In the dynamically evolving threat landscape of the digital age, organizations must thwart sophisticated cyber threats that jeopardize their operations, sensitive personal and commercial data, and reputations. To shield organizations from such threats, Security Operations Centers (SOC) are deployed, encompassing human, process, and technology components. SOC teams actively, proactively, and predictively monitor, investigate, prevent, and detect potential cyber threats and attacks and respond swiftly to cyber incidents.
Staying a step ahead of adversaries, particularly threat actors, necessitates a continual refinement and enhancement of the SOC infrastructure. Cyber Threat Intelligence (CTI), furnishing indispensable insights into emerging threats and adversary strategies, serves as a vital asset in this conflict, significantly bolstering SOCs’ proactive defenses against cyber-attacks. This article delves into the significance of CTI for SOC teams and explores the critical CTI capabilities that are available and beneficial for SOC operations.
Why is CTI Pivotal for SOC Operations?
CTI can augment security functions for organizations of all sizes.

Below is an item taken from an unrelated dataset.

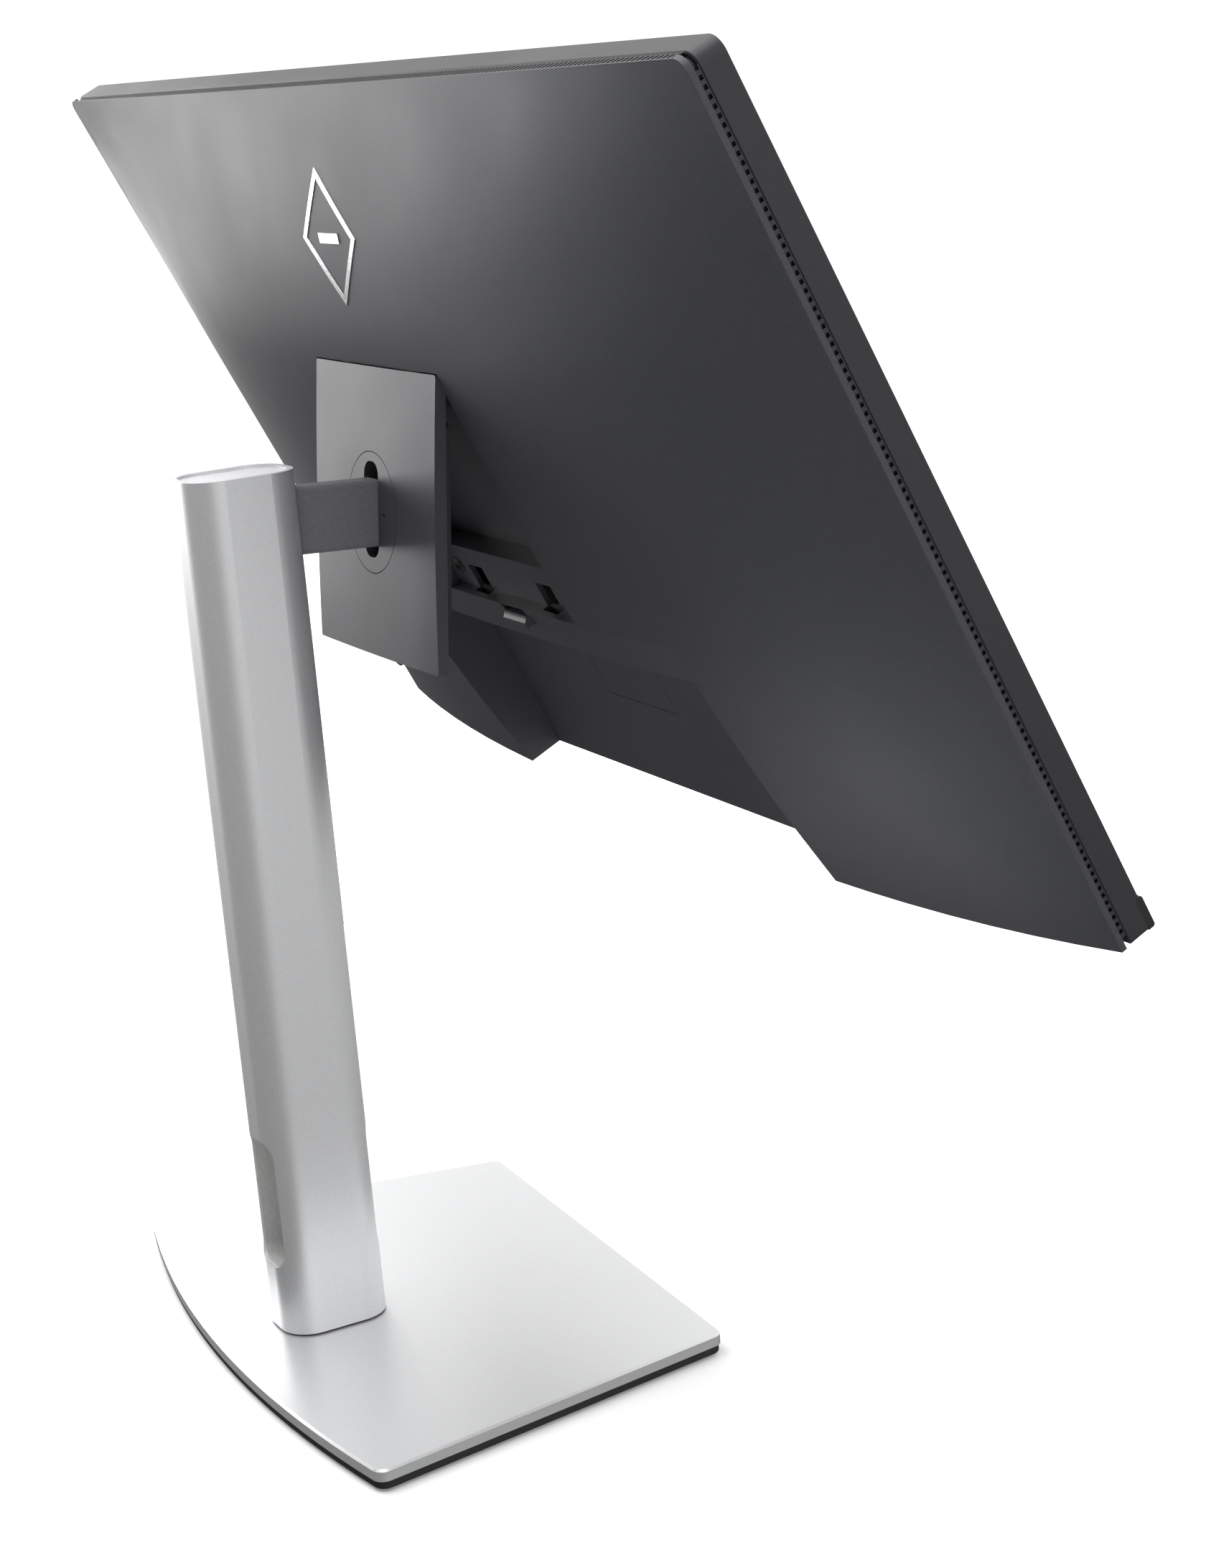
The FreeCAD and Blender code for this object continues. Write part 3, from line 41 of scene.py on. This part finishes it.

SOC teams grapple with a growing workload of security incidents and alerts to investigate and review, which can lead to burnout. CTI can assist in discerning which alerts to prioritize, helping to eliminate less critical ones. Additionally, managing vulnerabilities can be a challenging yet crucial task. Contextual intelligence data can facilitate timely action against the most critical vulnerabilities. Moreover, by harnessing reliable and actionable cyber threat intelligence that delineates specific tactics, techniques, and procedures (TTPs) for crucial security processes like threat hunting and incident response, CTI can aid in intelligently and proactively thwarting threats and even fortifying defenses against future threats.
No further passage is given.